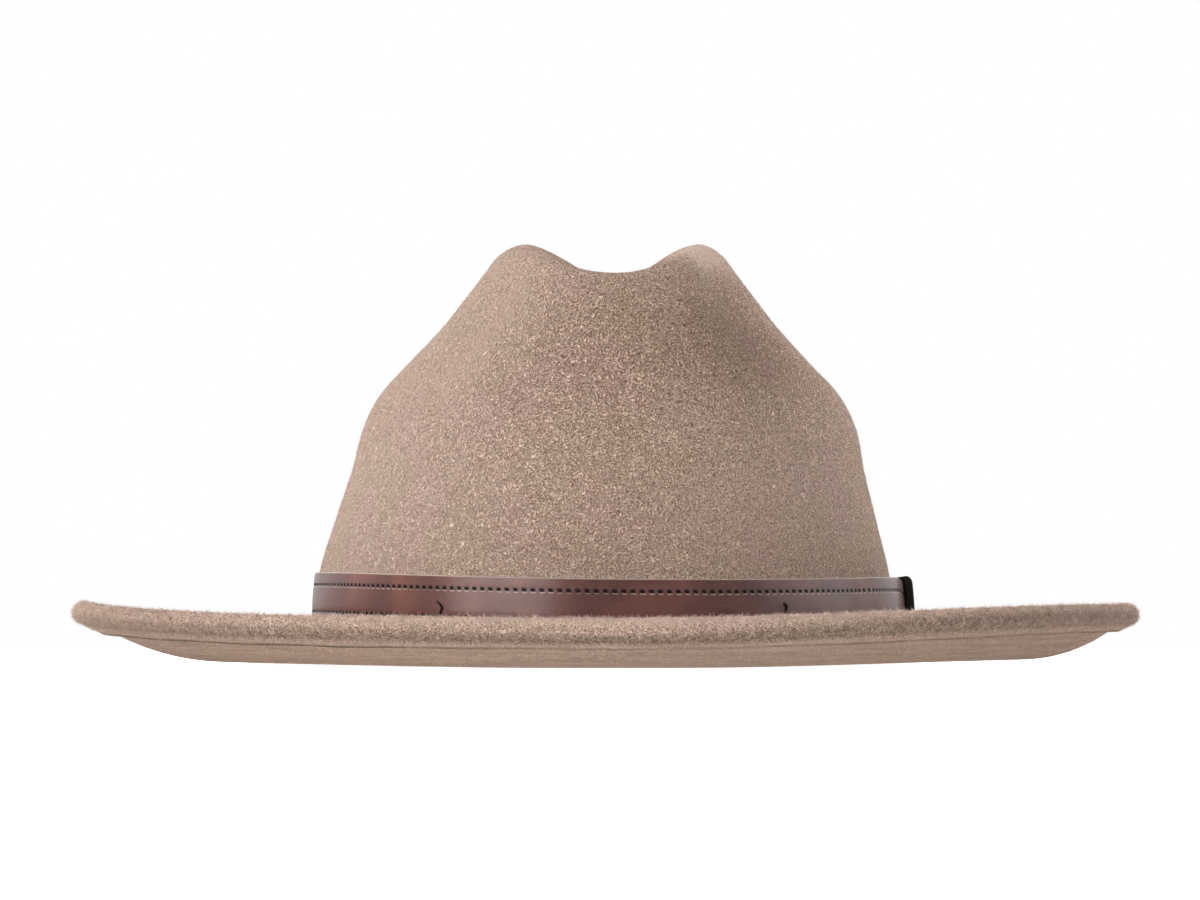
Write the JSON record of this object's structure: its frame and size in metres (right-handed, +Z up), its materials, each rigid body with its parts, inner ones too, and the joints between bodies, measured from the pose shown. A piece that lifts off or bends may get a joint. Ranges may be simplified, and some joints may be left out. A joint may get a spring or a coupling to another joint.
{
  "type": "hat",
  "caption": "Tan felt hat with a pinched, creased crown and a wide rolled brim, trimmed with a stitched dark brown leather band held in a keeper.",
  "frame": {"origin": "middle of the hat's outline, on the plane that the brim rests on", "axes": "+Z up through the crown, -Y towards the front of the hat, +X towards the wearer's left"},
  "size_m": [0.3127, 0.3499, 0.1236],
  "materials": {
    "felt": "thick heathered wool felt with a short fuzzy nap, matte",
    "band_leather": "smooth dark red brown leather with a soft gloss and two stitched lines",
    "keeper_leather": "near black brown leather, semi matte"
  },
  "bodies": {
    "root": {"felt_body": "felt", "leather_band": "band_leather", "band_keeper": "keeper_leather"}
  },
  "joints": []
}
^^^^^^^^
> _Short exercise_
Reproduce the material precisely, including every line.

> _Result of this exercise_
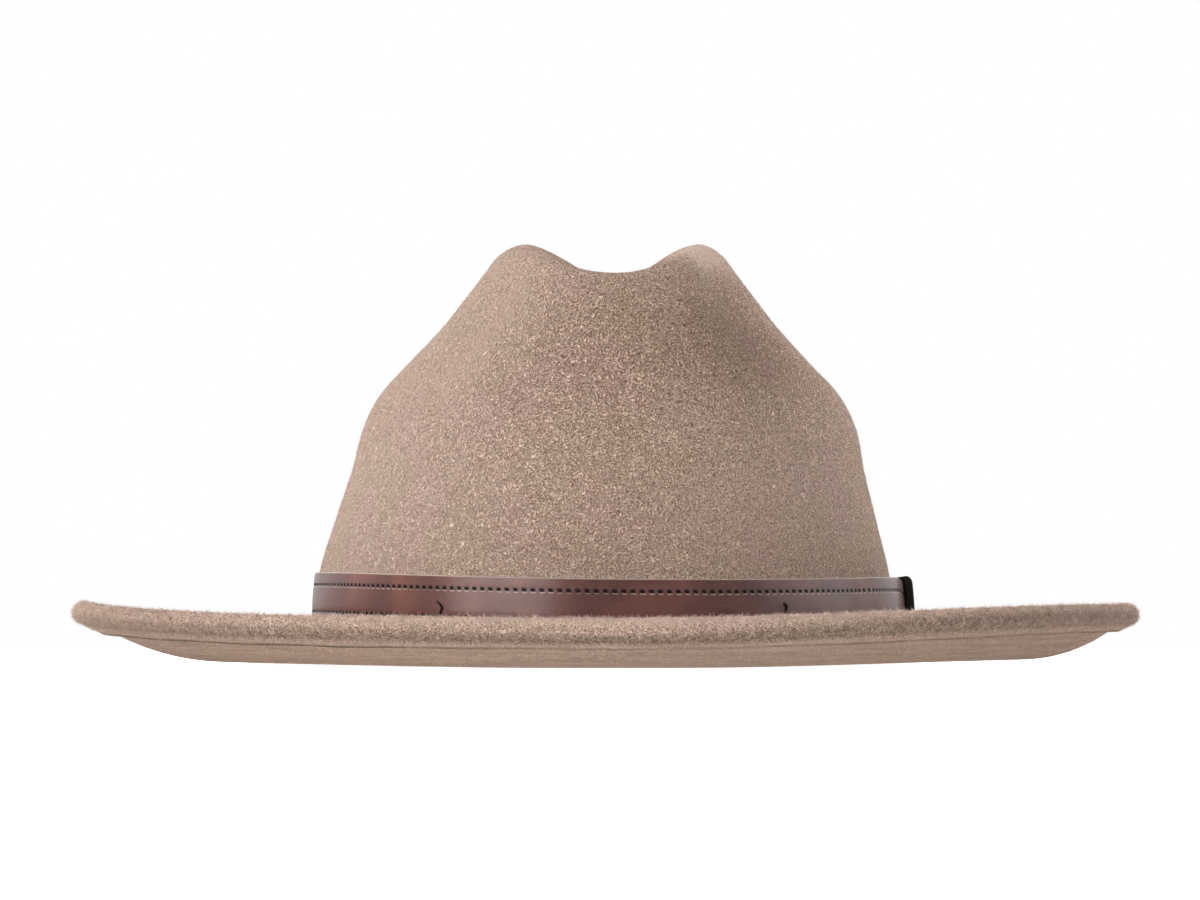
Write the JSON record of this object's structure: its frame and size in metres (right-handed, +Z up), its materials, each rigid body with its parts, inner ones too, and the joints between bodies, measured from the pose shown. A piece that lifts off or bends may get a joint. Ranges may be simplified, and some joints may be left out. A joint may get a spring or a coupling to another joint.
{
  "type": "hat",
  "caption": "Tan felt hat with a pinched, creased crown and a wide rolled brim, trimmed with a stitched dark brown leather band held in a keeper.",
  "frame": {"origin": "middle of the hat's outline, on the plane that the brim rests on", "axes": "+Z up through the crown, -Y towards the front of the hat, +X towards the wearer's left"},
  "size_m": [0.3127, 0.3499, 0.1236],
  "materials": {
    "felt": "thick heathered wool felt with a short fuzzy nap, matte",
    "band_leather": "smooth dark red brown leather with a soft gloss and two stitched lines",
    "keeper_leather": "near black brown leather, semi matte"
  },
  "bodies": {
    "root": {"felt_body": "felt", "leather_band": "band_leather", "band_keeper": "keeper_leather"}
  },
  "joints": []
}